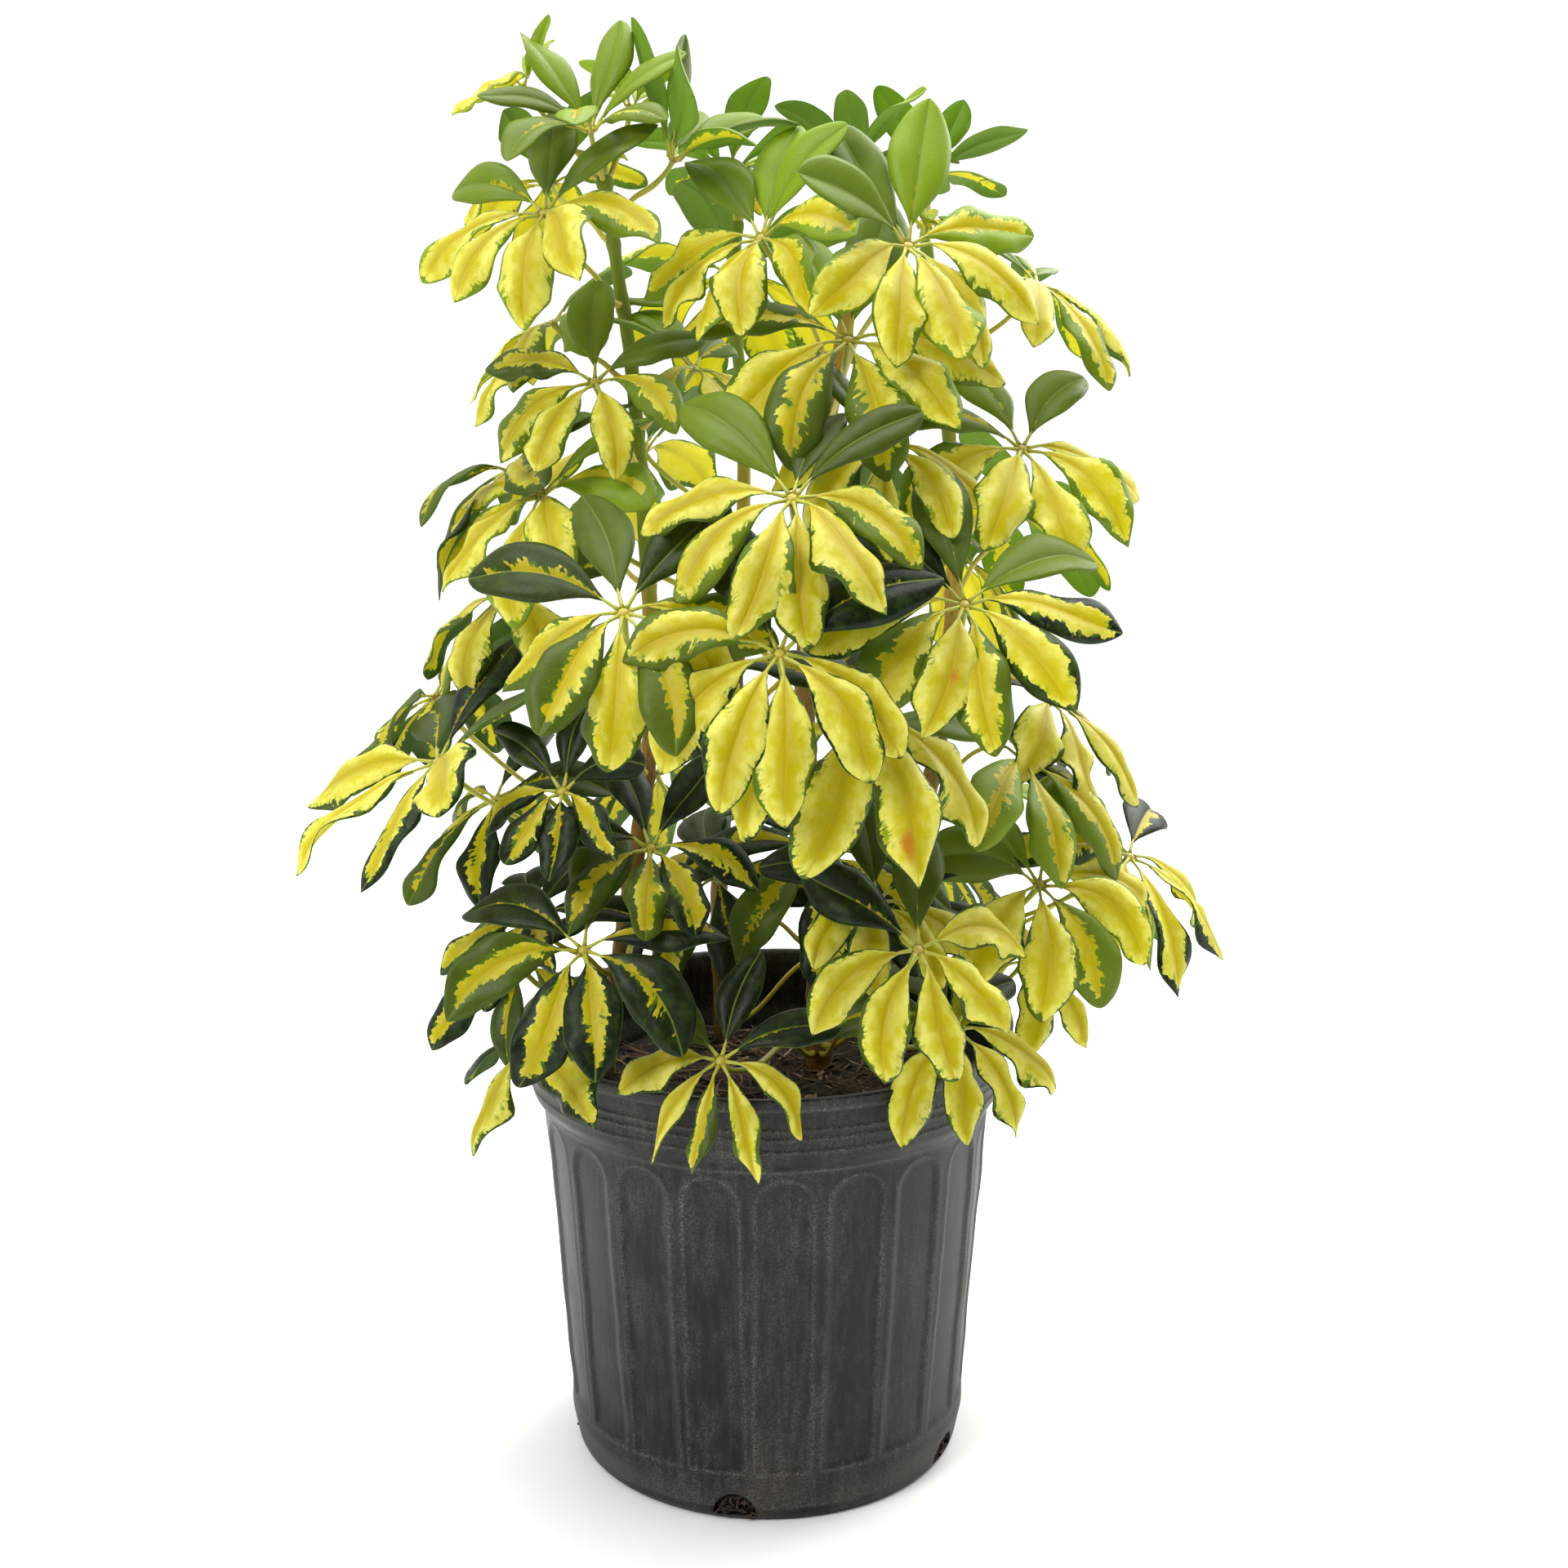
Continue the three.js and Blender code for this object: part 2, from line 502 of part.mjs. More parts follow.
class Leaf {
  constructor(row, index) {
    const { stem, hub, count, length, lean, lift, sag = USUAL_SAG, bearing } = row;
    Object.assign(this, { stem: stems[stem], count, length, lift, sag, index });
    this.hub = vector(hub);
    const nearest = this.stem.at(this.hub.z).middle;
    this.reach = this.hub.clone().sub(nearest).setZ(0);
    const out = bearing === undefined ? this.reach.clone().normalize() : towards(bearing);
    this.axis = UP.clone().multiplyScalar(Math.cos(radians(lean)))
      .addScaledVector(out, Math.sin(radians(lean)));
    this.east = square(out, this.axis);
    this.north = this.axis.clone().cross(this.east);
    this.firstTurn = index * GOLDEN_ANGLE;
    this.draw = seededDraws(index + 1);
    this.skin = new Skin();
  }

  // A point round the hub: out from its axis at a turn, and above or below its plane.
  roundHub(turn, radius, height) {
    return this.hub.clone().addScaledVector(this.outward(turn), radius).addScaledVector(this.axis, height);
  }

  outward(turn) {
    return this.east.clone().multiplyScalar(Math.cos(radians(turn)))
      .addScaledVector(this.north, Math.sin(radians(turn)));
  }

  // The hub and the petiole that carries it, from the stem's bark to the hub's underside.
  growStalk(space) {
    const highest = this.stem.samples.at(-1).z - PETIOLE_TIP_GAP;
    const usual = Math.min(this.hub.z - this.reach.length() * PETIOLE_RISE - HUB_DEPTH, highest);
    for (const { climb, bow } of STALK_TRIES) {
      const height = THREE.MathUtils.clamp(usual + climb, PETIOLE_LOWEST + Math.abs(climb) / 2, highest);
      const skin = this.stalkSkin(height, bow);
      if (space.crosses(skin.triangles(), this.index)) continue;
      space.add(skin.triangles(), this.index);
      this.skin = skin;
      return;
    }
    throw new Error(`no way clear for the petiole of leaf ${this.index + 1}`);
  }

  stalkSkin(height, bow) {
    const skin = new Skin();
    const step = 360 / this.count;
    const turns = Array.from({ length: this.count }, (_, k) => this.firstTurn + k * step);
    this.valleys = turns.map((turn) => skin.add(this.roundHub(turn + step / 2, HUB_VALLEY, 0)));
    this.ridges = turns.map((turn) => skin.add(this.roundHub(turn, HUB_RIDGE, HUB_HALF_HEIGHT)));
    this.keels = turns.map((turn) => skin.add(this.roundHub(turn, HUB_RIDGE, -HUB_HALF_HEIGHT)));
    const crown = skin.add(this.roundHub(0, 0, HUB_CROWN));
    skin.fan(crown, this.ridges.flatMap((ridge, k) => [ridge, this.valleys[k]]));
    const rings = this.petioleRings(skin, height, bow);
    skin.stitch(this.keels.flatMap((keel, k) => [keel, this.valleys[k]]), rings[0]);
    rings.slice(1).forEach((ring, k) => skin.band(rings[k], ring));
    const [a, b, c, d] = rings.at(-1);
    skin.faces.push([a, d, c], [a, c, b]);
    return skin;
  }

  // The petiole's rings from the hub down, on a curve that leaves the stem rising and ends under the hub.
  petioleRings(skin, height, bow) {
    const { middle, along: stemLine, corners } = this.stem.at(height);
    const level = square(this.hub.clone().sub(middle), stemLine);
    const bark = Math.max(...corners.map((corner) => corner.sub(middle).dot(level)));
    const foot = middle.clone().addScaledVector(level, bark + SEAT_GAP);
    const chord = this.hub.clone().sub(foot);
    const arrival = this.axis.clone().multiplyScalar(2).add(chord.clone().normalize()).normalize();
    const head = this.hub.clone().addScaledVector(arrival, -HUB_DEPTH);
    const leaving = level.clone().multiplyScalar(Math.cos(radians(PETIOLE_CLIMB)))
      .addScaledVector(UP, Math.sin(radians(PETIOLE_CLIMB)));
    const side = level.clone().cross(UP).multiplyScalar(bow);
    const third = chord.length() / 3;
    const curve = new THREE.CubicBezierCurve3(head, head.clone().addScaledVector(arrival, -third).add(side),
      foot.clone().addScaledVector(leaving, third).add(side), foot);
    let reference = this.outward(this.firstTurn);
    return curve.getSpacedPoints(PETIOLE_STEPS).map((point, k) => {
      const share = k / PETIOLE_STEPS;
      const along = k === PETIOLE_STEPS ? level : curve.getTangentAt(share).negate();
      reference = square(reference, along);
      const across = along.clone().cross(reference);
      const width = THREE.MathUtils.lerp(PETIOLE_RADIUS, PETIOLE_FOOT_RADIUS, share ** 4);
      return skin.ring([0, 1, 2, 3].map((corner) => point.clone()
        .addScaledVector(reference, width * Math.cos((corner * Math.PI) / 2))
        .addScaledVector(across, width * Math.sin((corner * Math.PI) / 2))));
    });
  }

  // One leaflet's sections from the end of its stalk to its tip, each a left, upper, right and lower corner.
  leafletRings(turn, lift, roll, length, shift) {
    const outward = this.outward(turn);
    const heading = outward.clone().multiplyScalar(Math.cos(radians(lift)))
      .addScaledVector(this.axis, Math.sin(radians(lift)));
    const place = this.hub.clone().addScaledVector(outward, HUB_VALLEY);
    const sag = this.sag * (1 - STANDING * Math.max(0, outward.z));
    let upper = square(this.axis, heading);
    if (Math.abs(this.axis.dot(heading)) > NEARLY_ALONG) upper = square(outward.clone().negate(), heading);
    upper.applyAxisAngle(heading, radians(roll));
    let reached = 0;
    const advance = (along) => {
      heading.addScaledVector(UP, -sag * (along - reached)).normalize();
      place.addScaledVector(heading, (along - reached) * length);
      upper = square(upper, heading);
      reached = along;
    };
    const rings = [STALK_END, ...BLADE_SECTIONS].map(({ along, halfWidth, thickness, fold }) => {
      advance(along);
      const side = upper.clone().cross(heading).multiplyScalar(halfWidth * length);
      const edge = place.clone().addScaledVector(upper, fold * halfWidth * length + shift);
      return [edge.clone().sub(side), place.clone().addScaledVector(upper, thickness / 2 + shift),
        edge.clone().add(side), place.clone().addScaledVector(upper, shift - thickness / 2)];
    });
    advance(1);
    return { rings, tip: place.clone().addScaledVector(upper, shift) };
  }

  // The leaflet as a skin on its hub's corners, with its stalk and blade apart to test what they cross.
  leafletSkin(k, pose, shift = 0) {
    const { rings, tip } = this.leafletRings(pose.turn, pose.lift, pose.roll, pose.length, shift);
    const skin = new Skin();
    const left = this.valleys[(k + this.count - 1) % this.count];
    const base = [left, this.ridges[k], this.valleys[k], this.keels[k]].map((corner) =>
      skin.add(this.skin.points[corner]));
    const sections = rings.map((ring) => skin.ring(ring));
    skin.band(base, sections[0]);
    const split = skin.faces.length;
    sections.slice(1).forEach((section, j) => skin.band(sections[j], section));
    skin.fan(skin.add(tip), [...sections.at(-1)].reverse());
    const [stalk, blade] = [skin.faces.slice(0, split), skin.faces.slice(split)];
    return { skin, stalk: skin.triangles(stalk), blade: skin.triangles(blade) };
  }

  isClear(space, k, pose) {
    return [-CLEARANCE, 0, CLEARANCE].every((shift) => {
      const { stalk, blade } = this.leafletSkin(k, pose, shift);
      return !space.crosses(blade) && !space.crosses(stalk, this.index);
    });
  }

  // Grows each leaflet where it is clear of what is placed. One that finds no clear way is left out.
  growLeaflets(space) {
    for (let k = 0; k < this.count; k += 1) {
      const usual = {
        turn: this.firstTurn + (360 * k) / this.count + VARIETY.turn * this.draw(),
        lift: this.lift + (k % 2 ? -1 : 1) * VARIETY.stagger + VARIETY.lift * this.draw(),
        roll: VARIETY.roll * this.draw(),
        length: this.length * (1 + VARIETY.length * this.draw()),
      };
      const poses = LEAFLET_TRIES.map(({ size, lift, turn }) => ({
        turn: usual.turn + turn,
        lift: usual.lift + lift,
        roll: usual.roll,
        length: usual.length * size,
      }));
      const pose = poses.find((candidate) => this.isClear(space, k, candidate));
      this.closeLeaflet(space, k, pose);
    }
  }

  closeLeaflet(space, k, pose) {
    const left = this.valleys[(k + this.count - 1) % this.count];
    const base = [left, this.ridges[k], this.valleys[k], this.keels[k]];
    if (pose === undefined) {
      this.skin.faces.push([base[0], base[3], base[1]], [base[1], base[3], base[2]]);
      console.error(`leaf ${this.index + 1}: leaflet ${k + 1} left out`);
      return;
    }
    const { skin, stalk, blade } = this.leafletSkin(k, pose);
    const own = skin.points.map((point, corner) => (corner < 4 ? base[corner] : this.skin.add(point)));
    this.skin.faces.push(...skin.faces.map((face) => face.map((corner) => own[corner])));
    space.add([...stalk, ...blade], this.index);
  }
}

// ---------------------------------------------------------------- the whole plant
function trianglesOf(geometry) {
  const position = geometry.getAttribute("position");
  const corner = (k) => new THREE.Vector3().fromBufferAttribute(position, geometry.index.getX(k));
  const count = geometry.index.count / 3;
  return Array.from({ length: count }, (_, k) => [0, 1, 2].map((side) => corner(3 * k + side)));
}

function named(name, geometry, material) {
  geometry.computeVertexNormals();
  const mesh = new THREE.Mesh(geometry, material);
  mesh.name = name;
  return mesh;
}

const stems = Object.fromEntries(Object.entries(STEMS).map(([name, row]) => [name, new Stem(row)]));
const plant = new THREE.Group();
plant.add(named("nursery_pot", nurseryPot(), MATERIALS.pot));
plant.add(named("potting_mix", pottingMix(Object.values(stems)), MATERIALS.mix));
for (const [name, stem] of Object.entries(stems)) {
  plant.add(named(`stem_${name}`, stem.skin.geometry(), MATERIALS.stem));
}

const space = new TakenSpace();
plant.children.forEach((mesh) => space.add(trianglesOf(mesh.geometry), mesh.name));
const leaves = LEAVES.map((row, index) => new Leaf(row, index));
leaves.forEach((leaf) => leaf.growStalk(space));
leaves.forEach((leaf) => leaf.growLeaflets(space));
leaves.forEach((leaf, index) => {
  const material = leaf.length < YOUNG_LENGTH ? MATERIALS.youngLeaf : MATERIALS.leaf;
  plant.add(named(`leaf_${String(index + 1).padStart(2, "0")}`, leaf.skin.geometry(), material));
});

export default plant;
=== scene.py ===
"""A potted umbrella plant: woody stems of variegated compound leaves in a moulded nursery pot.

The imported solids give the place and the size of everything. Each is replaced by a finer piece of its own
form. Blender's lengths are metres. Sizes given in millimetres say so, and MM turns them. The front faces -Y.
"""
import logging
import math
from dataclasses import dataclass, field
from enum import Enum, IntEnum
from typing import Iterable, Sequence

import bmesh
import bpy
import numpy as np
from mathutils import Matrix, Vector


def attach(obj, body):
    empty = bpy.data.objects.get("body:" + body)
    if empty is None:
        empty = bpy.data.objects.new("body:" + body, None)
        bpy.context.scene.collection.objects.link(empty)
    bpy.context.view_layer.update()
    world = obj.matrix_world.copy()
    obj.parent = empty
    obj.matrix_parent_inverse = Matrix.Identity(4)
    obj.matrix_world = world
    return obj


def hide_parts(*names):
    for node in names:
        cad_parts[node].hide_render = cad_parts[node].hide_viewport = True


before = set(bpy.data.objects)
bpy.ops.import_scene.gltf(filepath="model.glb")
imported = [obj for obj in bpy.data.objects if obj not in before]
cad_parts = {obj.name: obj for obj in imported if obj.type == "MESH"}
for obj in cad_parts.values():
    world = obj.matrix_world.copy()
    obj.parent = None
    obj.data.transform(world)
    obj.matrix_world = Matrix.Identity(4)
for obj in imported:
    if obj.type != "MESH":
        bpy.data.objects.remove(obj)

log = logging.getLogger("umbrella_plant")

MM = 0.001
BODY = "root"


# ---------------------------------------------------------------- colours and materials
SMOOTH = {"interpolation_type": "SMOOTHSTEP"}  # settings of a Map Range node that rises softly
COLOURS = {"data_type": "RGBA"}  # and of a Mix node that mixes two colours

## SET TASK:
Your task is to quote exactly the lines beginning with the one that contains "const space = new TakenSpace();" and ending with the one that contains "bpy.context.view_layer.update()", with nothing left out or added.

## COMPLETE OUTPUT:
const space = new TakenSpace();
plant.children.forEach((mesh) => space.add(trianglesOf(mesh.geometry), mesh.name));
const leaves = LEAVES.map((row, index) => new Leaf(row, index));
leaves.forEach((leaf) => leaf.growStalk(space));
leaves.forEach((leaf) => leaf.growLeaflets(space));
leaves.forEach((leaf, index) => {
  const material = leaf.length < YOUNG_LENGTH ? MATERIALS.youngLeaf : MATERIALS.leaf;
  plant.add(named(`leaf_${String(index + 1).padStart(2, "0")}`, leaf.skin.geometry(), material));
});

export default plant;
=== scene.py ===
"""A potted umbrella plant: woody stems of variegated compound leaves in a moulded nursery pot.

The imported solids give the place and the size of everything. Each is replaced by a finer piece of its own
form. Blender's lengths are metres. Sizes given in millimetres say so, and MM turns them. The front faces -Y.
"""
import logging
import math
from dataclasses import dataclass, field
from enum import Enum, IntEnum
from typing import Iterable, Sequence

import bmesh
import bpy
import numpy as np
from mathutils import Matrix, Vector


def attach(obj, body):
    empty = bpy.data.objects.get("body:" + body)
    if empty is None:
        empty = bpy.data.objects.new("body:" + body, None)
        bpy.context.scene.collection.objects.link(empty)
    bpy.context.view_layer.update()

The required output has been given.